There’s a whisper of earthiness that comes from the garlic and the texture of eggs in the hollowed warm brioche is like clouds. All it needs then is some truffle or thyme and a glass or two of Moet.
It may not be the best way to express the extent of love for a spouse, but it is one way to apologise for spending most of the weekend with your head in a book.
Makes 2-4 brioches, enough for a light supper for two. Note, you could substitute the truffled butter for porcini butter, or straight butter and add thyme or chives at the end. You could also easily double or triple the recipe, just use a larger fry pan.
1 garlic clove
3 organic, free-range eggs, at room temperature
1 Tbsp truffle butter, (I combine 1 tbsp. of unsalted butter with half a tsp. of Tetsuya Wakuda’s black truffle salsa)
1 Tbsp double cream/crème fraîche
salt and pepper, to taste
fresh thyme, to taste
1. Peel the garlic clove and spear it on the tines of a fork.
2. Add the butter to the pan and melt over a low heat, swirling around the pan with the garlic clove.
3. Gently beat together the eggs with the garlic clove fork.
4. Pour the eggs into the pan and keep it on the lowest of heats.

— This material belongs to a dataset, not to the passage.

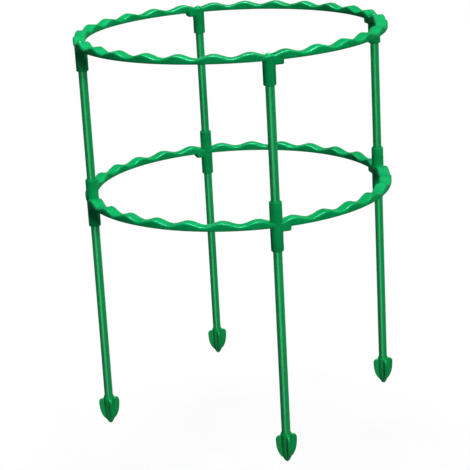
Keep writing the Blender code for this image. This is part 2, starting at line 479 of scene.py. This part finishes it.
@dataclass(frozen=True)
class ExtrudedPolyethyleneCoat(Finish):
    """Polyethylene, drawn over a steel tube through a round die.

    To the eye: a glossier skin than the mouldings, with fine lines and faint bands of colour along its
    length from the die, and a slight unevenness where it set.
    """

    deep: str = "000000"
    pale: str = "FFFFFF"
    gloss_tint: str = "FFFFFF"
    # Width of the die lines round the stake, drawn about four times too coarse so that they show, and how
    # many times longer than wide they are
    line_mm: float = 0.7
    stretch: float = 90.0
    line_depth_mm: float = 0.006
    sag_mm: float = 14.0
    sag_depth_mm: float = 0.03
    # How far the lines take the roughness down and up
    sheen: tuple[float, float] = (0.03, 0.06)

    def make(self) -> Material:
        """Build the material.

        Returns:
            The material.
        """
        material, tree, shader, place = self.start()
        drawn = add_node(tree, "ShaderNodeMapping", inputs={
            "Vector": place, "Scale": (1.0, 1.0, 1 / self.stretch)})
        lines = add_node(tree, "ShaderNodeTexNoise", inputs={
            "Vector": drawn.outputs["Vector"], "Scale": 1 / (self.line_mm * MM), "Detail": 2.0,
            "Roughness": 0.6})
        colours = add_node(tree, "ShaderNodeValToRGB", inputs={"Fac": lines.outputs["Fac"]})
        set_ramp(colours, [(NOISE_LOW, self.deep), (0.5, self.colour), (NOISE_HIGH, self.pale)])
        sags = add_node(tree, "ShaderNodeTexNoise", inputs={
            "Vector": place, "Scale": 1 / (self.sag_mm * MM), "Detail": 1.0})
        shine = add_node(tree, "ShaderNodeMapRange", inputs={
            "Value": lines.outputs["Fac"], "From Min": NOISE_LOW, "From Max": NOISE_HIGH,
            "To Min": self.roughness - self.sheen[0], "To Max": self.roughness + self.sheen[1]})
        broad = add_node(tree, "ShaderNodeBump", inputs={
            "Height": sags.outputs["Fac"], "Strength": 1.0, "Distance": self.sag_depth_mm * MM})
        fine = add_node(tree, "ShaderNodeBump", inputs={
            "Height": lines.outputs["Fac"], "Strength": 1.0, "Distance": self.line_depth_mm * MM,
            "Normal": broad.outputs["Normal"]})
        shader.inputs["Specular Tint"].default_value = linear(self.gloss_tint)
        tree.links.new(colours.outputs["Color"], shader.inputs["Base Color"])
        tree.links.new(shine.outputs["Result"], shader.inputs["Roughness"])
        tree.links.new(fine.outputs["Normal"], shader.inputs["Normal"])
        return material


@dataclass(frozen=True)
class DrawnSteelTube(Finish):
    """Steel strip, rolled to a thin tube and drawn bright.

    To the eye: a grey metal with fine bright and dull lines along its length and a few darker spots of
    oxide.
    """

    dull: str = "6F7276"
    line_mm: float = 0.5
    stretch: float = 60.0
    spot_mm: float = 2.5
    # How strongly the spots show beside the lines, between what strengths the two together lie, and from
    # which strength to which the metal goes dull
    spot_share: float = 0.5
    mark_range: tuple[float, float] = (0.5, 1.0)
    dull_stops: tuple[float, float] = (0.6, 0.9)
    # How far the marks take the roughness down and up
    bright: tuple[float, float] = (0.06, 0.12)

    def make(self) -> Material:
        """Build the material.

        Returns:
            The material.
        """
        material, tree, shader, place = self.start()
        shader.inputs["Metallic"].default_value = 1.0
        drawn = add_node(tree, "ShaderNodeMapping", inputs={
            "Vector": place, "Scale": (1.0, 1.0, 1 / self.stretch)})
        lines = add_node(tree, "ShaderNodeTexNoise", inputs={
            "Vector": drawn.outputs["Vector"], "Scale": 1 / (self.line_mm * MM), "Detail": 3.0})
        spots = add_node(tree, "ShaderNodeTexNoise", inputs={
            "Vector": place, "Scale": 1 / (self.spot_mm * MM), "Detail": 2.0})
        both = add_node(tree, "ShaderNodeMath", {"operation": "MULTIPLY_ADD"}, {
            0: spots.outputs["Fac"], 1: self.spot_share, 2: lines.outputs["Fac"]})
        colours = add_node(tree, "ShaderNodeValToRGB", inputs={"Fac": both.outputs["Value"]})
        set_ramp(colours, list(zip(self.dull_stops, (self.colour, self.dull))))
        shine = add_node(tree, "ShaderNodeMapRange", inputs={
            "Value": both.outputs["Value"], "From Min": self.mark_range[0], "From Max": self.mark_range[1],
            "To Min": self.roughness - self.bright[0], "To Max": self.roughness + self.bright[1]})
        tree.links.new(colours.outputs["Color"], shader.inputs["Base Color"])
        tree.links.new(shine.outputs["Result"], shader.inputs["Roughness"])
        return material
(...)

Gently stir and stir the eggs with the garlic fork, trying not to form lumps, but rather a smoothly setting mass.
5. Keep stirring.
6. Keep stirring. It will take around 15 minutes for them to thicken to a spoonable consistency.
7. Add the cream/creme fraiche and pepper and stir to combine.Taste and season with salt and perhaps extra pepper. Fill the buns and top with thyme, extra truffle, or both and salt flakes.
8. Serve warm with a glass of champagne.